DAC soon worked itself out of a job, however. Commercial EDA succeeded, and semiconductor companies downsized, marginalized, or sometimes completely eliminated their internal tool development efforts. Fabless semiconductor companies and customer-owned tooling (COT) became dominant forces and gave EDA an economic reprieve by temporarily expanding the high-end tools market. The balance of paper presentations at DAC shifted from semiconductor, academia, and EDA to a mix of primarily academia and EDA. As EDA companies grew more mature, they became more guarded about what they’d present at the conference, fearing the loss of critical trade secrets to competitors. Academic presenters now redirected their employment hopes from the large and lucrative semiconductor industry to the smaller, more modest EDA industry. The DAC conference’s technical relevance began a slow decline.

With the quiet exit of the semiconductor-house presenters came a much more subtle exodus: the departure of the customer from DAC. As electronic design automation became commercialized, the traditional customer – the semiconductor company design automation team member, ceased to exist. He left the building without fanfare or announcement and quietly disappeared, or showed up in another role wearing a smart camel-colored blazer, giving product demos in an EDA company’s booth.

A new generation of customer, the commercial EDA consumer (largely made up of ASIC designers using commercial EDA tools to complete projects destined to be manufactured by merchant ASIC companies), began to attend the tradeshow portion of DAC. These customers had little interest in the technical conference because it still focused under the hood of design automation technology on the algorithms, and not so much on the end-user experience. Additionally, DAC was a secondary conference for these folks, not their main event. Companies engaged in the design of telecommunications equipment sent their engineers to telecom conferences, not to conferences on the development of design automation tools. When budgets got tight, a token representative from the CAD support team would be sent as an envoy to the tradeshow side of DAC to scope out the latest products, ride in the limos, enjoy the dinner boat parties, collect the trinkets, and report back on any developments that might concern the design team. The real designers went to conferences on topics like communications protocols and wireless standards.
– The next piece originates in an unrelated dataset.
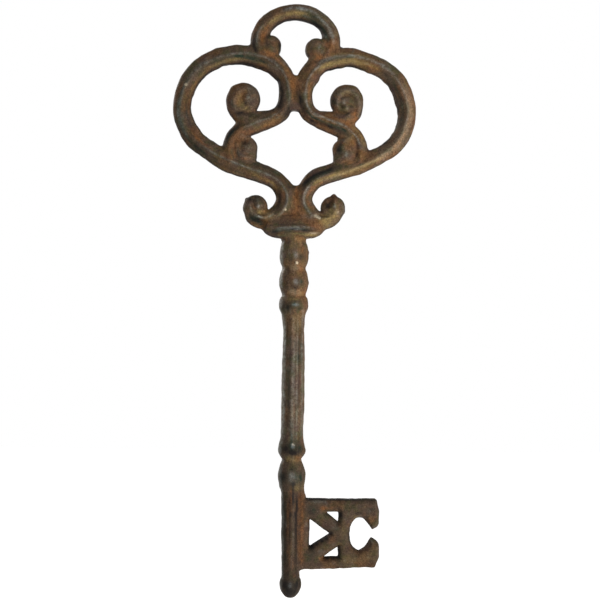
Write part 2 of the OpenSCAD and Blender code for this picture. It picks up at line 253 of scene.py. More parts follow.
def onto_runs(start, run, x, z):
    """For each place and each straight run: the share of the run beside the place, and how far the
    place is from there, across and up."""
    x = x.reshape(-1, 1) - start[:, 0]
    z = z.reshape(-1, 1) - start[:, 1]
    t = np.clip((x * run[:, 0] + z * run[:, 1]) / np.maximum((run ** 2).sum(1), 1e-9), 0, 1)
    return t, x - t * run[:, 0], z - t * run[:, 1]


class Curve:
    """A path on the front plane. A row is x, z, then what is carried along it."""

    def __init__(self, points, steps=14, first=0.0):
        self.rows = blend_through(points, steps)
        self.rows[:, -1] += first

    def near(self, x, z):
        """Distance to the path, with its sign on the left of the way along, and the carried values."""
        a = self.rows[:-1]
        b = self.rows[1:]
        run = b[:, :2] - a[:, :2]
        t, dx, dz = onto_runs(a, run, x, z)
        gap = dx * dx + dz * dz
        best = gap.argmin(1)
        pick = np.arange(len(best))
        t = t[pick, best][:, None]
        carried = a[best, 2:] * (1 - t) + b[best, 2:] * t
        side = run[best, 0] * dz[pick, best] - run[best, 1] * dx[pick, best]
        distance = np.sqrt(gap[pick, best]) * np.where(side < 0, -1, 1)
        return distance.reshape(x.shape), [c.reshape(x.shape) for c in carried.T]


def on_face(x, z):
    """Place on a face of what seems to stand at x, z on the parting plane."""
    return tuple(m + (v - m) / (1 + FACE_SHARE) for v, m in zip((x, z), PICTURE_MIDDLE))


def lift(flat):
    """A plane's values as a layer of the grid."""
    return flat[:, None, :]


def smooth(edge_0, edge_1, value):
    t = np.clip((value - edge_0) / (edge_1 - edge_0), 0, 1)
    return t * t * (3 - 2 * t)


def soft_max(a, b, k):
    h = np.maximum(k - np.abs(a - b), 0)
    return np.maximum(a, b) + h * h / (4 * k)


class Skin:
    """Distance field of the casting, and the number of the member that owns each place."""

    def __init__(self):
        self.axes = [np.arange(a, b + STEP, STEP) for a, b in zip(GRID_LOW, GRID_HIGH)]
        shape = tuple(len(a) for a in self.axes)
        self.field = np.full(shape, FAR, np.float32)
        self.owner = np.zeros(shape, np.uint8)
        self.relief = np.zeros((shape[0], shape[2]))
        self.ragged = np.full((shape[0], shape[2]), 0.15)

    def block(self, xs, zs, margin=MARGIN):
        """Slices of the grid round the places on the front plane, and its coordinates there."""
        cut = []
        for axis, values in ((0, xs), (2, zs)):
            i = np.searchsorted(self.axes[axis], np.min(values) - margin)
            j = np.searchsorted(self.axes[axis], np.max(values) + margin)
            cut.append(slice(max(i - 1, 0), j + 1))
        x, z = np.meshgrid(self.axes[0][cut[0]], self.axes[2][cut[1]], indexing="ij")
        return cut, x, z

    def merge(self, cut, distance, owner, fillet):
        """Joins a member to the casting, with a fillet of about that radius."""
        place = (cut[0], slice(None), cut[1])
        old = self.field[place]
        closer = distance < old
        numbers = np.broadcast_to(owner, distance.shape)
        self.owner[place][closer] = numbers[closer]
        soft = np.maximum(fillet - np.abs(distance - old), 0)
        self.field[place] = np.minimum(distance, old) - soft * soft / (4 * np.maximum(fillet, 0.01))


skin = Skin()
Y = np.abs(skin.axes[1])[None, :, None]
FACING = smooth(1.2, 3.0, Y)


def bar_section(offset, left, right, crest, half_t):
    """Distance from a bar that reaches that far to the left and the right of its path."""
    on_left = offset > crest
    reach = np.where(on_left, left - crest, right + crest)
    across = np.where(on_left, offset - crest, crest - offset)
    slope = (half_t - EDGE_HALF) / reach
    share = np.clip(across / reach, 0, 1)
    fall = slope * (np.sqrt(across ** 2 + CREST_R ** 2) - CREST_R) - 4 * CROWN * share * (1 - share)
    roof = (Y - lift(half_t - fall)) / lift(np.sqrt(1 + slope ** 2))
    wall = lift(np.where(offset > 0, offset - left, -offset - right)) + DRAFT * Y
    return soft_max(roof, wall, EDGE_R)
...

The conference attendance of DAC changed too. As EDA companies put increasing emphasis on DAC as a tradeshow, their budgets grew beyond any reason. If your competitor sent 300 marketing people to DAC, you needed to send 400. Each year’s booth had to outshine both the previous year’s and the competition’s. Beyond the booth (which was, by necessity, a sham since nothing meaningful could be shown on the tradeshow floor in full view of the competition), enormous demo suites were erected, sometimes at remote locations. Real customers who could identify themselves with bona-fide documentation and who could pass through military-grade security screenings were quickly transported from the show floor to the suites where they were wined, dined, and demoed safe from the prying eyes and sales pitches of the competition. Of course, running such an operation cost a small fortune.

The problem of ballooning budgets found its way back into the accounting departments at EDA companies, where samurai bean counters slashed costs with the only obvious strategic option available: eliminate engineering attendance. Now, the only people who truly needed the DAC technical conference – professional engineers engaged in the development of design automation technology, had to practically sell their souls to get permission from their own companies to attend their own conference. The tradeshow was the priority, and every available dollar was needed to put marketing people on the floor and in the suites.

By some estimates, the combination of these effects has, at times, put the real vendor/customer ratio at DAC’s tradeshow as high as three or four to one. EDA companies saw DAC as their premier event, and none wanted to be the first to blink and step down investment, even if measurable return on investment was poor. Following in the footsteps of the big players, EDA startups mortgaged their future to buy bigger booths, hoping to attract the attention of the occasional real customer that happened by or, more realistically, the potential suitor from one of the big EDA companies scoping out possible future acquisitions. If business was bad, marketers wanted to attend DAC for their struggling companies simply to use the show as a pseudo job fair.

The backdrop behind this chaotic choreography was an ASIC industry propelled by Moore’s Law into a reality-show rat race where each process generation narrowed the number of customers, and those customers that remained required more and more sophisticated tools to get their job done. EDA prospered, or at least survived, by chasing the technology curve, selling cutting edge capabilities to cutting edge customers at premium prices. Meanwhile, the FPGA tools market was taking its own course, largely independent of DAC and its heritage. FPGA-related companies showed at DAC, but mainly attracted ASIC teams looking at FPGAs for ASIC verification. The largest suppliers of FPGA tools, the FPGA vendors themselves, quietly amassed more users of their design automation tools than the entire ASIC-based commercial EDA industry.

Take all of this at a time when the value of tradeshows themselves is being challenged by improved global information mediums such as the internet, and you get a recipe for industrial incongruity. If a company spends one or two hundred thousand for a modest DAC presence, and gathers one or two hundred sales leads, the resulting thousand bucks a lead is not particularly competitive with other lead generation strategies in terms of ROI. There is perceived damage, however, from having a lesser presence than your competition, so investment in the intangible is the rule of the day. Many small companies practically break the bank to put on a good show at DAC, spend the rest of the year talking about how it wasn’t worth the time or money, then increase the budget in hopes of making an even bigger splash the next year.

I’m really bummed about missing the Denali party.